Identification, Identity Systems, and the REAL ID Act

In a recent presentation to the Summer 2007 Privacy Symposium, Jim Harper lays out a series of concerns about a national identification system. I’m just going to run through them quickly – watch the video that I link to at the end of the post to view his presentation yourself.

Authentication versus Identification

  • Authentication is where you are challenged to provide a set of items/data in order to gain access to something. An example would be the requirement to have both a banking card and a PIN to access your bank account – this authenticates your access to the resource, but it isn’t a wholesale validation that it is actually Christopher Parsons who is accessing my bank account. Instead, what this does it is gives enough information to the bank that it is comfortable providing access to my bank account, without actually knowing for sure that it is me accessing the account.
  • Identification draws on unique characteristics that make up who you are, and validates that person attempting to gain access to X or do Y against the recorded characteristics that identify that person. This involves validating a person against facets of their constitutive being, with a popular identifier coming from biometric information. This passes beyond authentication systems because the person is certifiably identified. Whereas I can give you my bank card and PIN, I would have a far harder (and more painful) time giving you my right eye and left thumb.

What is Identity for?

  • While it is helpful for both communication and business, it is perhaps even more valuable for when we need to associate responsibility for particular actions, something that is especially important if something goes wrong. Case-in-point; when a politician fails to perform their tasks in a fashion meeting community standards, it is because of our ability to identify that politician that we can find a way to sanction them. Without an identification-based system it would be incredibly challenging to hold individuals responsible for actions that they have taken and, simultaneously, we would be less likely to effectively reward those who performed exemplary services.
  • Identity can be valuable because it is multifaceted – we project and have projected upon us different identities depending on the particular relationships that we are in. This is valuable since I don’t necessarily want the identity that I share with my parents to be the same as the one that I share with my friends or my bank. In essence, identity is multifaceted/multivariate, whereas my personality (ought) to remain uniform.

Identity Compression

  • When we compress identity to a single point of contact, by instituting something like a unified state or national identification system, we create a single point of vulnerability and/or failure that lends itself towards identity theft. Effectively, by consolidating information to a single space, we make it a more valuable target and eventually someone will gain illegitimate access to the system.
  • Drawing all information into just a few databases increases the risks of dataveillance dramatically. It allows for a substantial degree of usage-creep, where the intended uses of the ID systems gradually extend beyond its initially defined confines. Harper notes that this kind of data-creep has, historically, led to genocidal activities.
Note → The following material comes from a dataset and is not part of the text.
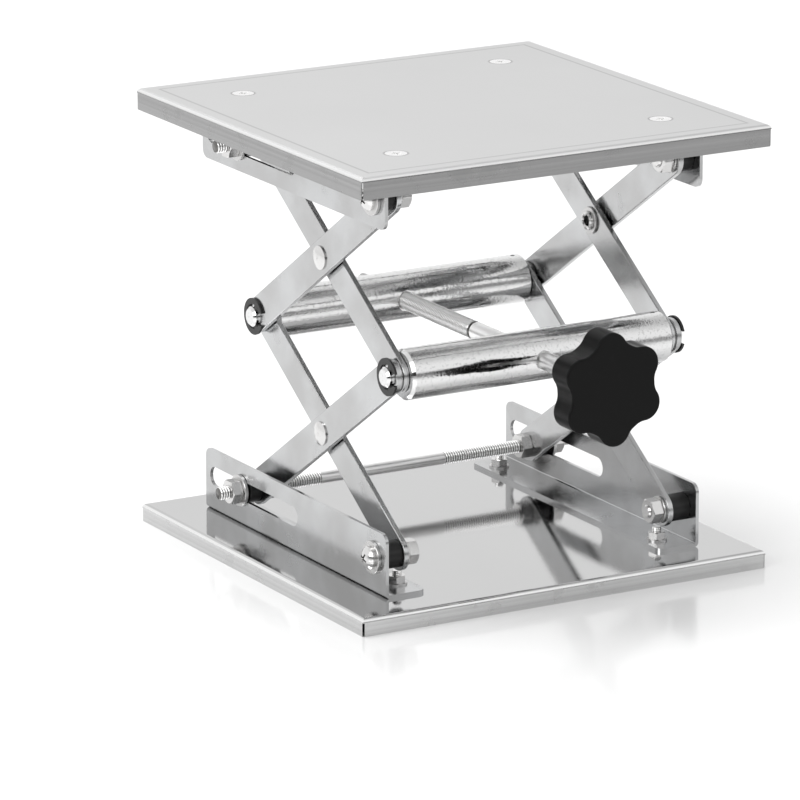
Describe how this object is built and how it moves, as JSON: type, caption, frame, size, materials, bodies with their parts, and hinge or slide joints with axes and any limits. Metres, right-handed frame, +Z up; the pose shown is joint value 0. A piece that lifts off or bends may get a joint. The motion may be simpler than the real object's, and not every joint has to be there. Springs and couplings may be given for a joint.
{
  "type": "lab jack",
  "caption": "Scissor lifting platform with a folded steel top and base; a star knob turns a lead screw that draws the two cross bars together and raises the top.",
  "frame": {"origin": "middle of the base plate's square outline, on the surface that the base skirts stand on", "axes": "+X runs along the cross bars to the right seen from the knob, +Y points away from the knob, +Z is up"},
  "size_m": [0.2, 0.236, 0.1968],
  "materials": {
    "platform_steel": "fine matte light grey deck, brushed skirts",
    "base_steel": "near-mirror polished deck, brushed skirts",
    "plated_sheet": "bright zinc plating, slightly clouded",
    "bar_chrome": "bright plating with a fine speckle",
    "plated_rod": "bright zinc-plated thread",
    "plated_hardware": "bright zinc plating",
    "black_bush": "black moulded plastic",
    "black_clip": "black phosphated spring steel",
    "knob_plastic": "black moulded plastic, softly satin",
    "insert_steel": "zinc-plated turned steel"
  },
  "bodies": {
    "base": {"base_plate": "base_steel", "base_bracket_left": "plated_sheet", "base_bracket_right": "plated_sheet", "base_flange_screws": "plated_hardware", "base_flange_washers": "plated_hardware", "base_flange_nuts": "plated_hardware", "base_pivot_screws": "plated_hardware", "base_pivot_washers": "plated_hardware", "base_pivot_spacers": "black_bush", "base_pivot_inner_washers": "plated_hardware", "base_pivot_nuts": "plated_hardware"},
    "lower_inner_arms": {"lower_inner_arm_left": "plated_sheet", "lower_inner_arm_right": "plated_sheet", "lower_rivets": "plated_hardware", "lower_rivet_washers": "plated_hardware", "lower_rivet_spacers": "plated_hardware"},
    "rear_bar": {"rear_bar": "bar_chrome", "rear_bar_clips": "black_clip", "rear_bar_spacers": "plated_hardware"},
    "lower_outer_arms": {"lower_outer_arm_left": "plated_sheet", "lower_outer_arm_right": "plated_sheet", "lower_tie_rod": "plated_rod", "lower_tie_rod_inner_nuts": "plated_hardware", "lower_slot_bushes": "black_bush", "lower_tie_rod_washers": "plated_hardware", "lower_tie_rod_outer_nuts": "plated_hardware"},
    "front_bar": {"front_bar": "bar_chrome", "front_bar_clips": "black_clip", "front_bar_spacers": "plated_hardware", "screw_retaining_pin": "plated_hardware"},
    "upper_outer_arms": {"upper_outer_arm_left": "plated_sheet", "upper_outer_arm_right": "plated_sheet", "upper_rivets": "plated_hardware", "upper_rivet_washers": "plated_hardware", "upper_rivet_spacers": "plated_hardware"},
    "upper_inner_arms": {"upper_inner_arm_left": "plated_sheet", "upper_inner_arm_right": "plated_sheet", "upper_tie_rod": "plated_rod", "upper_tie_rod_inner_nuts": "plated_hardware", "upper_slot_bushes": "black_bush", "upper_tie_rod_washers": "plated_hardware", "upper_tie_rod_outer_nuts": "plated_hardware"},
    "platform": {"top_plate": "platform_steel", "top_bracket_left": "plated_sheet", "top_bracket_right": "plated_sheet", "top_flange_screws": "plated_hardware", "top_flange_washers": "plated_hardware", "top_flange_nuts": "plated_hardware", "top_pivot_screws": "plated_hardware", "top_pivot_washers": "plated_hardware", "top_pivot_spacers": "black_bush", "top_pivot_inner_washers": "plated_hardware", "top_pivot_nuts": "plated_hardware"},
    "screw": {"lead_screw": "plated_rod", "knob": "knob_plastic", "knob_insert": "insert_steel"}
  },
  "joints": [
    {"name": "lower_inner_fold", "type": "hinge", "parent": "base", "child": "lower_inner_arms", "pos_m": [0, -0.07, 0.024], "axis": [1, 0, 0], "range_deg": [-26.5, 26]},
    {"name": "rear_bar_level", "type": "hinge", "parent": "lower_inner_arms", "child": "rear_bar", "pos_m": [0, 0.04758, 0.10182], "axis": [1, 0, 0], "range_deg": [-26, 26.5]},
    {"name": "lower_outer_fold", "type": "hinge", "parent": "lower_inner_arms", "child": "lower_outer_arms", "pos_m": [0, -0.01121, 0.06291], "axis": [1, 0, 0], "range_deg": [-52, 53]},
    {"name": "front_bar_level", "type": "hinge", "parent": "lower_outer_arms", "child": "front_bar", "pos_m": [0, -0.07, 0.10182], "axis": [1, 0, 0], "range_deg": [-26.5, 26]},
    {"name": "upper_outer_fold", "type": "hinge", "parent": "lower_inner_arms", "child": "upper_outer_arms", "pos_m": [0, 0.04758, 0.10182], "axis": [1, 0, 0], "range_deg": [-52, 53]},
    {"name": "upper_inner_fold", "type": "hinge", "parent": "lower_outer_arms", "child": "upper_inner_arms", "pos_m": [0, -0.07, 0.10182], "axis": [1, 0, 0], "range_deg": [-53, 52]},
    {"name": "platform_level", "type": "hinge", "parent": "upper_outer_arms", "child": "platform", "pos_m": [0, -0.07, 0.17965], "axis": [1, 0, 0], "range_deg": [-26.5, 26]},
    {"name": "knob_turn", "type": "hinge", "parent": "front_bar", "child": "screw", "pos_m": [0, 0, 0.10182], "axis": [0, 1, 0], "range_deg": [-9943, 9756]}
  ],
  "couplings": [
    {"joint": "rear_bar_level", "follows": "lower_inner_fold", "ratio": -1},
    {"joint": "lower_outer_fold", "follows": "lower_inner_fold", "ratio": -2},
    {"joint": "front_bar_level", "follows": "lower_inner_fold", "ratio": 1},
    {"joint": "upper_outer_fold", "follows": "lower_inner_fold", "ratio": -2},
    {"joint": "upper_inner_fold", "follows": "lower_inner_fold", "ratio": 2},
    {"joint": "platform_level", "follows": "lower_inner_fold", "ratio": 1},
    {"joint": "knob_turn", "follows": "lower_inner_fold", "ratio": 375.2}
  ]
}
Forcing Analogue to Digital

  • The attempt to move everything to a unified system is entirely at odds with how we live our lives. We have multiple sets of keys so that we can let someone drive our car but not gain access to our house. Effectively, our ‘traditional’ systems take into account the fact that we don’t really want to be in an environment where we have a single point of failure or hold a lone identity. Moreover, our analogue history has shown us, time and time again, that we like to let different people access different parts of our lives depending on the relationship that we have with those particular others. The attempt to force changes in digital environments that are out of sync with our historical attitudes should be, if nothing else, a warning that we’re trying to change something with considerable historical and social precedent.

The Inefficiencies of Databases

  • I won’t spend much time on this here, because I talk about it reasonably frequently, but as soon as your actions are validated against a single database you become incredibly vulnerable to inaccuracies in that database. In the case of the US SSN Administration Database, Harper notes that there is a 4-5% error rate in that database. Imagine what will happen if, after compressing identity to a mere handful of databases, there is an error!
  • While Harper doesn’t not this, we should remain mindful of the regenerative characteristic of many databases, where changes in slave databases are only temporarily effective.